Years after I left the cult, something similar would happen to me with another group I belonged to, but this time it was just an internet group about abusive parents: specifically, readers of the Swiss psychologist Alice Miller. By now I was familiar with the work of Lloyd deMause, who, in his book that was translated into several languages, History of Childhood, said that children had been much more abused in the historical past, and more so in non-Western cultures. Since Miller’s fans were (and apparently still are) all liberals, they didn’t enter into an honest discussion with me about the terrible treatment of children in non-Western cultures.

So, for the second time, I lost a group I had acclimatised with, and for exactly the same reason: a lack of honesty on the part of my colleagues to face the facts. My conclusions about deMause’s work can be read in my book Day of Wrath, and my final word to those I left behind as I crossed the bridge from Miller country to White Nationalist country can be read: here.

But my spirit of always going to the frontier of knowledge made me cross, once again, another bridge, although crossing it has left me almost alone. A commenter on this site hit the nail regarding this ultimate loneliness: ‘The leap from 5 to 6 [of Mauricio’s ladder] is astronomical due to the Xtian malware rejection. Feels lonely sometimes’. Indeed: by introducing the CQ we lose the friendship of not only Christian white nationalists, but Christian sympathisers like Kevin MacDonald and many secular people who comment on his site and AmRen.

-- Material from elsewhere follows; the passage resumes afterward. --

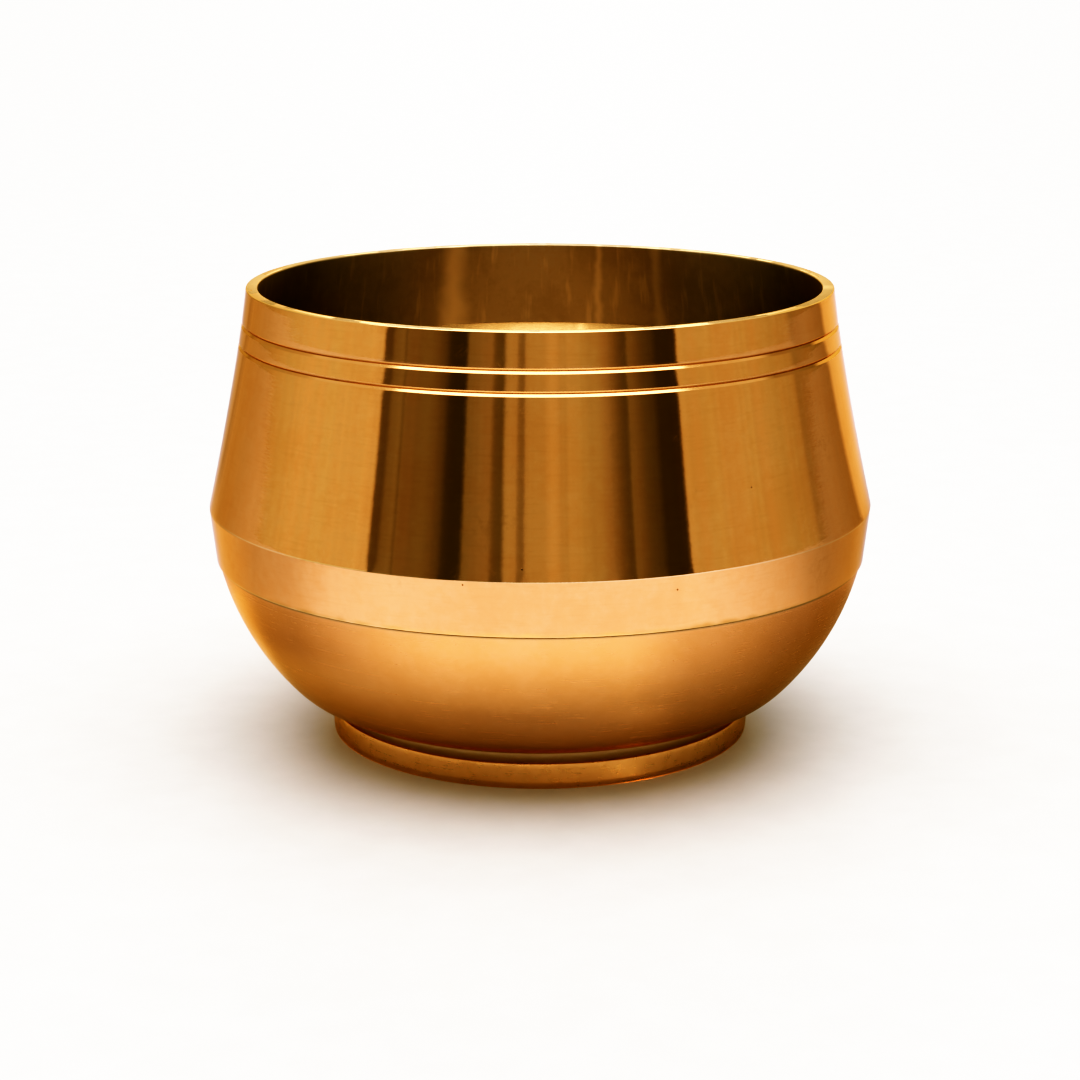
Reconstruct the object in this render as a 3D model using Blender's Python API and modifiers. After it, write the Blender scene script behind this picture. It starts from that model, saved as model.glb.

The West’s Darkest Hour used to be visited by more people, and even receive more donations, before I went nuclear on the CQ. But I won’t change my views unless someone shows me I’m wrong.

A while ago I asked commenters who subscribed to ‘monocausalism’—Jewry as the primary cause of white decline—not to argue here. I have modified that request and I think that, if they have good reasons to refute me, they could point them out to me—as long as they take into consideration what I say in the single comment of the sticky post!

But there is a problem with this desire of mine for dialogue. If I take into consideration my past, for example all those decades I lost in the cult and the reluctance of eschatologists to discuss the issues with me, or the reluctance of Alice Miller fans to discuss my interpretation of deMause, I think I should understand that white nationalists will never try to refute me. Like the eschatologists and Miller fans, they will simply ignore what I say even though it would be possible, say, for one of these fans to write a critical review of my Day of Wrath, or for the nationalists to write critical reviews of the other books on the sidebar.

As those who study paradigm shifts know, the old-school proponents (e.g., those who believe in the quasi-monocausal premise of TOO) have to die off so that the proponents of the new paradigm—that the CQ and JQ are two sides of the same coin—can begin to flourish.

The problem is that we don’t have much time. The anti-white establishment is growing by the day to ‘wait’ for the monocausalists to die out (think, for example, of who Biden wants to nominate to fill the vacant Supreme Court seat). Rather than trying to convince them, it would be great if younger people could climb Mauricio’s ladder and get to where very few of us are. And if we are wrong, let those of the old school start, for example, by answering what Ferdinand Bardamu objects to about Kevin MacDonald (pages 171-181 of The Fair Race’s Darkest Hour).

 

Update of February 4

Edmund Connelly, PhD, the author of ‘Tanstaafl and Rational [!] Discussion of Jews’—the first link in the above article—didn’t mention what Greg Johnson thinks about Tan’s monocausalism.

In white nationalism there are three main sites of pundits: TOO, AmRen, and CC (Counter-Currents) administered by Johnson. Had Connelly been a little more objective, he would have taken Johnson’s objections to Tan into account.

Exactly the same can be said about the commenters in the TOO discussion thread. As of this update, there is not a single critique of Tan—or monocausalists like him—of the sort of Greg Johnson’s sharp critique. That gross omission vindicates what I wrote above about ‘the quasi-monocausal premise of TOO’.